Mike Godley, with another steward, Sean McDonagh, had met Joan Ruddock, Minister of State in Ed Miliband’s Department of Energy and Climate Change, together with an RMT representative and a Unite representative (why a Unite representative, was not explained).

Mike Godley’s verdict on it was that the Government had tried to do all it could, and found it was just impossible to keep the factory open. Joan Ruddock had told him that the Government had offered money to Vestas, and been refused. It had offered to buy Vestas, and been told by the company that it did not want to sell. (Apparently, Vestas indicated what has long been rumoured among Vestas workers, that its plan is not really to shut down the factory, but to “mothball” it for a while until it thinks the time better for the investment needed to convert it to new processes. What happens to the Vestas workers in the meantime? The bosses don’t care).

Mike said that the picket at the Newport plant needs to continue. But his clear implication was that its goal is really now to win reinstatement of redundancy pay for the workers in the occupation who have been sacked by Vestas, and maybe some promises for future Government investment plans on the island.

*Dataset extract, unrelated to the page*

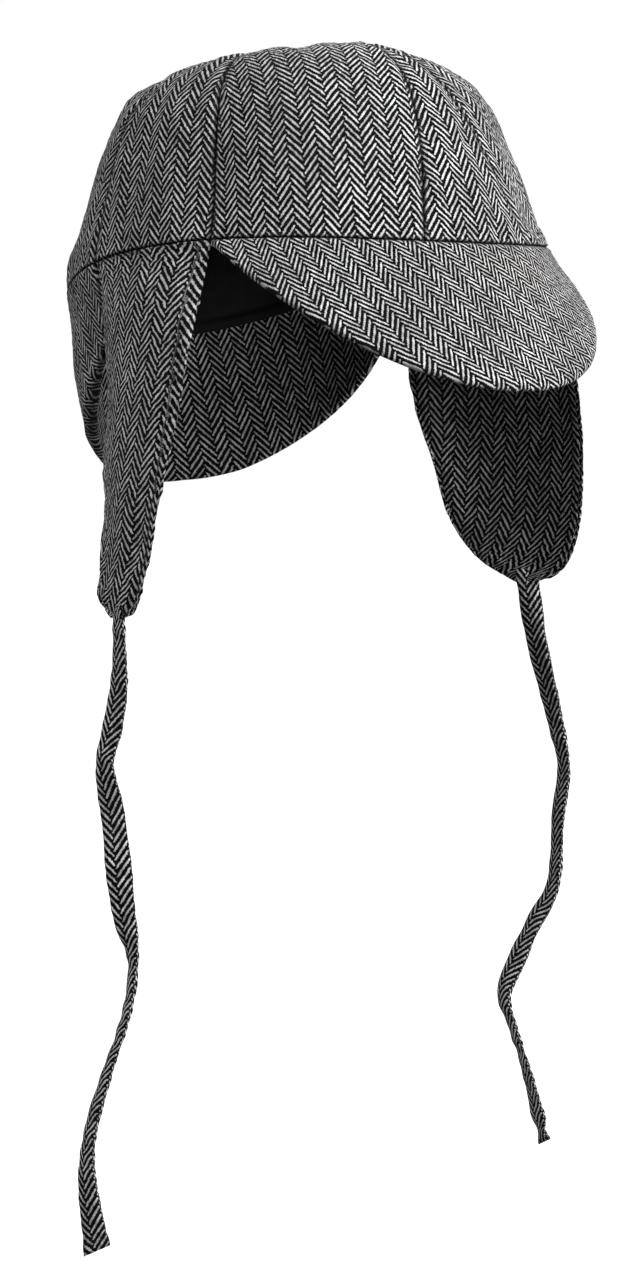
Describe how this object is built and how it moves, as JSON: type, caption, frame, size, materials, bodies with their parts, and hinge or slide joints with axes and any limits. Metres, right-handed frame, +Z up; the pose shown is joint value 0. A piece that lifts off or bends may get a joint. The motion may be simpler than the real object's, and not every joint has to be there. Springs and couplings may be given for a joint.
{
  "type": "deerstalker hat",
  "caption": "Tweed deerstalker hat with a seamed lined crown, peaks in front and behind, and padded ear flaps that end in flat hanging ties.",
  "frame": {"origin": "centre of the head opening at the mean height of its rim, where a head holds the hat", "axes": "+Z up through the crown, -Y towards the front peak, +X towards the wearer's left"},
  "size_m": [0.2428, 0.2199, 0.4516],
  "materials": {
    "tweed": "matte herringbone weave",
    "lining": "matte black lining"
  },
  "bodies": {
    "root": {"crown_front": "tweed", "crown_front_left": "tweed", "crown_side_left": "tweed", "crown_rear_left": "tweed", "crown_back": "tweed", "crown_rear_right": "tweed", "crown_side_right": "tweed", "crown_front_right": "tweed", "crown_lining": "lining", "front_peak": "tweed", "back_peak": "tweed", "ear_flap_left": "tweed", "ear_flap_right": "tweed", "tie_left": "tweed", "tie_right": "tweed"}
  },
  "joints": []
}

Jonathan Neale (SWP/Campaign Against Climate Change) spoke after Mike, and hailed the meeting with Ruddock as “halfway to victory”. He said that the goal now should be to nail down the promises given by Ruddock.

I spoke and said that we should not accept that the Government “cannot” take over Vestas. The workers’ demand is nationalisation, and Governments can nationalise enterprises even when the owner doesn’t want it! I should also have pointed out that Vestas bosses’ willingness or otherwise to sell the site to the Government depends on how effective the picket outside the factory remains. They still need to get blades and equipment out of it. If they can’t do that, they could well yet decide that handing over to the Government is the lesser evil.

Ventnorblog gives this report, which confirms what Mike Godley said.

In a meeting with two Vestas workers and senior union officials, Joan Ruddock MP said those who were sacked for taking part in the Vestas sit-in should get their redundancy reinstated.

We’ve recently spoken to Sean McDonagh from Vestas who was on his way back from a meeting in London with Minister of State, Joan Ruddock MP.

He and Mike Godley had met with TUC, Unite, Bob Crow (RMT) and John Leach, President of the RMT, at the Department of Energy & Climate Change (DECC) to discuss with Joan Ruddock what the government could do for the workers at the Vestas Blades plant.

The minister said that she was fully supportive that those who took part in the sit-in should not lose their redundancy benefits as the company had threatened them with in their dismissal notices.

She also said, “Vestas might have abandoned the Island, but the government won’t.”

We spoke to the DECC press office and they told us that they cannot comment on the conversation.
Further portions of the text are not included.